Okay, so Port Townsend is out until next year.  That leaves Japan…AND, Hawaii, which I hadn't considered until Tilikum mentioned it.  Though it looks rough: dead upwind.  But in lieu of the PNW, perhaps I may like it.  Though marinas are horrendously expensive (but Jap.???) and there are few anchorages.

So no easy solutions.  I could sail to Hawaii and, if I could make it work, I could then sail to Japan, which would then be dead downwind, and perhaps in the right season…..But I am just thinking through my fingers.

Dead ends in a maze….


I am happy about what has transpired.  I am going the right way.  I would have loved to have made the PNW this season, but it is impossible….well…untenable.  Insane.  So I can't say I'm not tempted.  But I am moving on.

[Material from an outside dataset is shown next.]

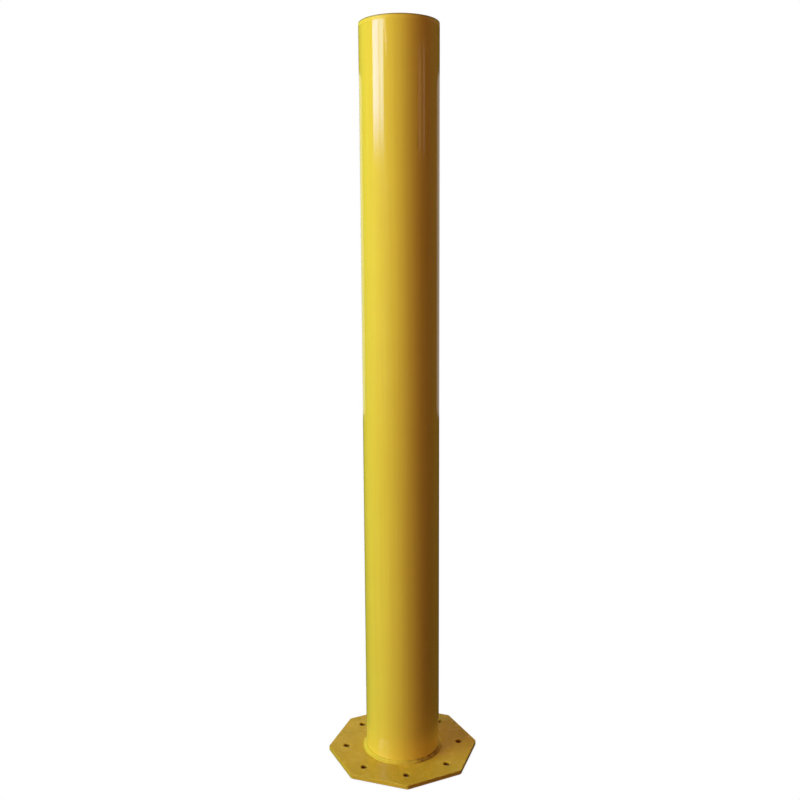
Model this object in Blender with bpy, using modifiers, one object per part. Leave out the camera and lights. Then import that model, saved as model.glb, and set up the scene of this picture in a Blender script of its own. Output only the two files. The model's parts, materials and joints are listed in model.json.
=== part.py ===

I have lived well in Guam.  It is not a good cruisers spot.  I had to borrow a bike to get from the yacht club to ANYWHERE.  No hitching here.  But there are showers in the club, and a phone so I could call home for the first time since April.  It was so great to talk to my dad.  Great.  It was September 18th and since my birthday was nigh, and 35 days at sea I was determined to celebrate.

About a mile and a half from the Club I was told that there was a United Seaman's Service… which had a restaurant and internet. 

This place is great.  Free internet, cheap food, great book exchange, bar, free pool.   A sailor's paradise of sorts.  (from a certain point-of-view)  So I've eaten well and drank cold coca-colas.  I've read emails and played some of the pool I've ever played.

For my birthday I caught a bus to a place where I could find the last Harry Potter.  For my birthday I at Chinese and read the last of a epic story.


Now that is in the ebb.  I must drag my mind back to reality and start the process of making the next plan and moving on.  Guam is not a place to stay, but it has been a nice reprieve and break from the norm and a fair change from my last birthday, which was spent in an unrelenting gale near Tonga.    Damned blocking highs!